-- WHAT IS NEEDED --
Repeat all entries exactly.

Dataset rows
## begin

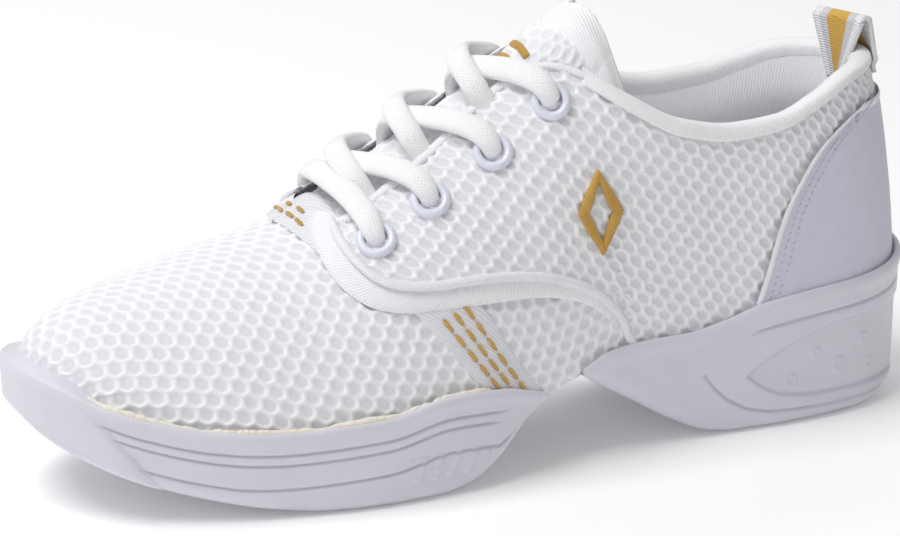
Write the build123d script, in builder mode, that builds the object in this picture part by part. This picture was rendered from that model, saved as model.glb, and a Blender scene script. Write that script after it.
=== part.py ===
"""Split-sole cheer and dance sneaker, left foot, laced and standing on a floor.

Frame: millimetres, +Z up, floor at z = 0. The toe points to -X, the heel to +X, the outer
(lateral) side of the foot faces -Y. Lengths along the shoe are counted from the toe tip and
called "along"; x = along - LENGTH / 2, so the origin is under the middle of the shoe.

The upper is described by one last: a closed plan outline, and for each place along it the
height of the feather line, the height of the ridge and how full the cross-section is. Every
cloth panel is a patch of that last, so the panels share their edges and lie in layers.
"""

import math
import os

from build123d import *

# ---------------------------------------------------------------- driving dimensions
LENGTH = 262.0  # overall, toe bumper to heel
HALF_WIDTH = 46.0  # across the ball of the foot
HINGE_ALONG, HINGE_HEIGHT = 142.0, 40.0  # the line about which the arch folds
SPLIT_GAP = 0.4  # half of the gap between forefoot and rearfoot panels above that line
SOLE_LIP = 2.6  # the sole stands this far proud of the upper
CLOTH = 1.5  # one layer of spacer mesh
BAND = 4.0  # height of the cap that finishes the topline
LINING = 1.2
BOARD = 2.0  # insole board
LINER = 3.0  # foam sockliner
UNDERLAY = 0.7  # strap and edge tape, which lie under the quarters
LACE_WIDTH, LACE_THICK = 5.6, 2.8  # as squeezed through the eyelets
EYELET_OUTER, EYELET_HOLE, EYELET_THICK = 5.3, 2.9, 1.4
EYELETS = [94.6, 110.4, 129.2, 146.3]  # along, one row on each side
EYELET_RISE = 0.615
TONGUE_DEPTH = 4.2  # how far the tongue lies under the last surface
TAB_WIDTH, TAB_THICK, TAB_HEIGHT = 18.0, 1.6, 9.5
TAB_TURN = 20.0  # the loop is sewn on slightly towards the lateral side

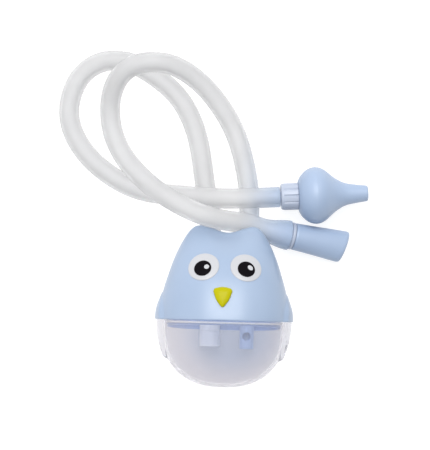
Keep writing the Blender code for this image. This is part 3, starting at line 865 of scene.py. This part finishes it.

## end

-- REPLY --
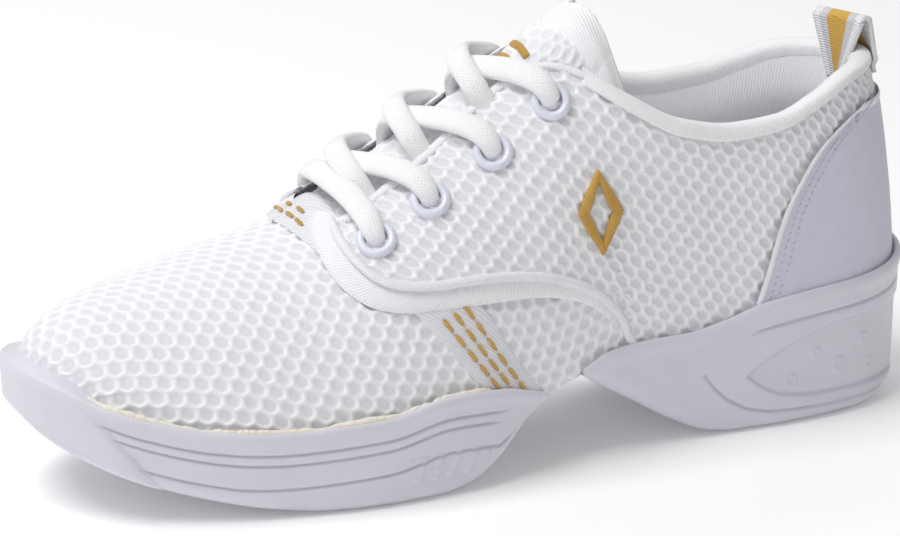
Write the build123d script, in builder mode, that builds the object in this picture part by part. This picture was rendered from that model, saved as model.glb, and a Blender scene script. Write that script after it.
=== part.py ===
"""Split-sole cheer and dance sneaker, left foot, laced and standing on a floor.

Frame: millimetres, +Z up, floor at z = 0. The toe points to -X, the heel to +X, the outer
(lateral) side of the foot faces -Y. Lengths along the shoe are counted from the toe tip and
called "along"; x = along - LENGTH / 2, so the origin is under the middle of the shoe.

The upper is described by one last: a closed plan outline, and for each place along it the
height of the feather line, the height of the ridge and how full the cross-section is. Every
cloth panel is a patch of that last, so the panels share their edges and lie in layers.
"""

import math
import os

from build123d import *

# ---------------------------------------------------------------- driving dimensions
LENGTH = 262.0  # overall, toe bumper to heel
HALF_WIDTH = 46.0  # across the ball of the foot
HINGE_ALONG, HINGE_HEIGHT = 142.0, 40.0  # the line about which the arch folds
SPLIT_GAP = 0.4  # half of the gap between forefoot and rearfoot panels above that line
SOLE_LIP = 2.6  # the sole stands this far proud of the upper
CLOTH = 1.5  # one layer of spacer mesh
BAND = 4.0  # height of the cap that finishes the topline
LINING = 1.2
BOARD = 2.0  # insole board
LINER = 3.0  # foam sockliner
UNDERLAY = 0.7  # strap and edge tape, which lie under the quarters
LACE_WIDTH, LACE_THICK = 5.6, 2.8  # as squeezed through the eyelets
EYELET_OUTER, EYELET_HOLE, EYELET_THICK = 5.3, 2.9, 1.4
EYELETS = [94.6, 110.4, 129.2, 146.3]  # along, one row on each side
EYELET_RISE = 0.615
TONGUE_DEPTH = 4.2  # how far the tongue lies under the last surface
TAB_WIDTH, TAB_THICK, TAB_HEIGHT = 18.0, 1.6, 9.5
TAB_TURN = 20.0  # the loop is sewn on slightly towards the lateral side

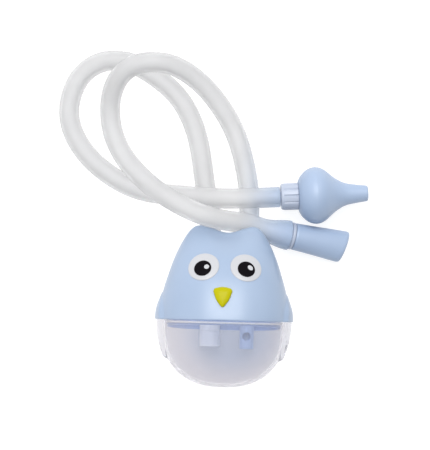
Keep writing the Blender code for this image. This is part 3, starting at line 865 of scene.py. This part finishes it.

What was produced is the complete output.